Congress should put some serious pressure on Beyonce to get her to release new songs weekly. She’s seems to be our only hope!

From the Onion

Candy raccoon?

Tuesday, December 16th, 2008

Each year on the 13th of December Sweden celebrates Saint Lucia day. It’s usually celebrated by a procession and singing of Swedish Christmas carols the morning and heavy drinking at night. I used to be a diligent participant of both, but have in recent years only attended the more child friendly singing event.

For the second year in a row we’ve had a Lucia procession at our local IKEA with the Swedish school that our kids attend, so they can learn and enjoy some of the Swedish traditions that I grew up with. All people that are at least mildly familiar with this tradition know that the procession consists of: One Lucia wearing a crown of lights on her head and then a bunch of tärnor (girls dressed in white, just like the lucia but without the crown of lights), gigngerbread men, stjärngossar (directly translated as star boys, dressed in white with white cone hats), and elfs. And that’s it. There are most definitely no Candy Raccoons.


Soul sold on eBay

Monday, December 15th, 2008

What a great idea!

A musician fed up with his life was today barred from selling his soul to the highest bidder.

Dante Knoxx, 24, offered the “used” item for a starting bid of £25,000.50 or a buy it now price of £700,000 on the internet auction site eBay.

But eBay pulled the listing today with about two hours to go and no bids because it breached one of the firm’s policies.

Read the rest of the article here.

Wonder how much I’d get for my conscience? It’s well used, but still functional.

Comedic genius

Thursday, December 11th, 2008

I feel like a bad father. See, my son, thinks he’s really funny. And to be brutally honest, most of the time, he’s not. I’m not really sure why. It could be his potty humor, or the fact he keeps making weird noises and expecting me to drop to the floor laughing. Usually, I just look at him, with an emotionless face, thinking: Is that all you’ve got?! And I feel bad, because I really want him to be funny, and it hurts me to see him fail so miserably.

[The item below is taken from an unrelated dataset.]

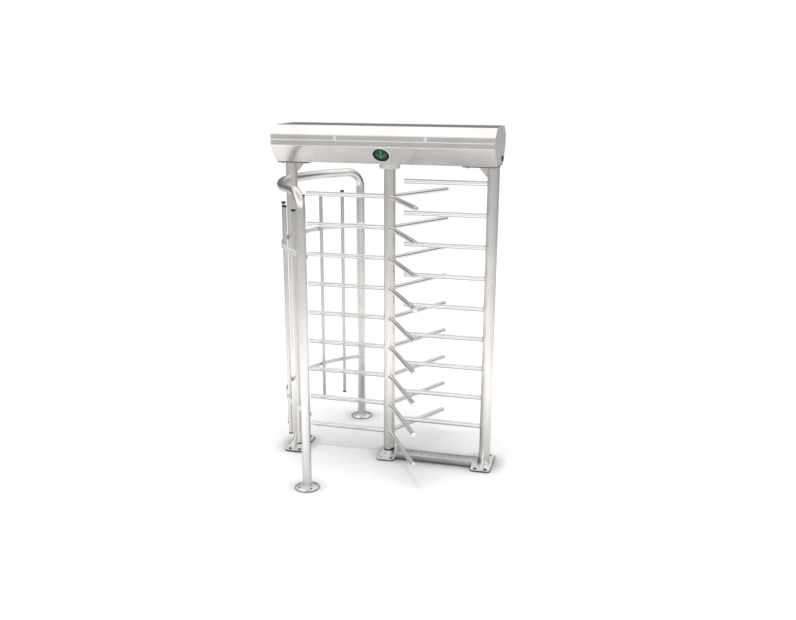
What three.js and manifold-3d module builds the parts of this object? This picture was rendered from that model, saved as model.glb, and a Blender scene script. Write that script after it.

I also don’t want to encourage him too much. At least not the unfunny, juvenile material of his repertoire. Once in a while however, something funny escapes him. We laugh. Sometimes even a lot. And knowing that he’d penetrated our hard exterior crust of coldheartedness, he fires off a cascade of backup jokes, that once again fall flat.

I admire his persistence.



Tuesday, December 9th, 2008

Today we had frost in the morning. It’s the second time this year and I don’t like it. Unfortunetly we’re not immune to it here in Northen California. We have to suffer through it much like the Scandinavically challenged people of the north.

This however presents a slight problem for me since my transportation unit lacks that one very significant feature that really helps out when a wind shield is completely frozen over. Heat. A minor detail, I know, but since I’m also missing a scraper, and keep perpetually forgetting to buy one, I end up resorting to a water hose as my only weapon in the battle of this horrible condition, widely known as frost.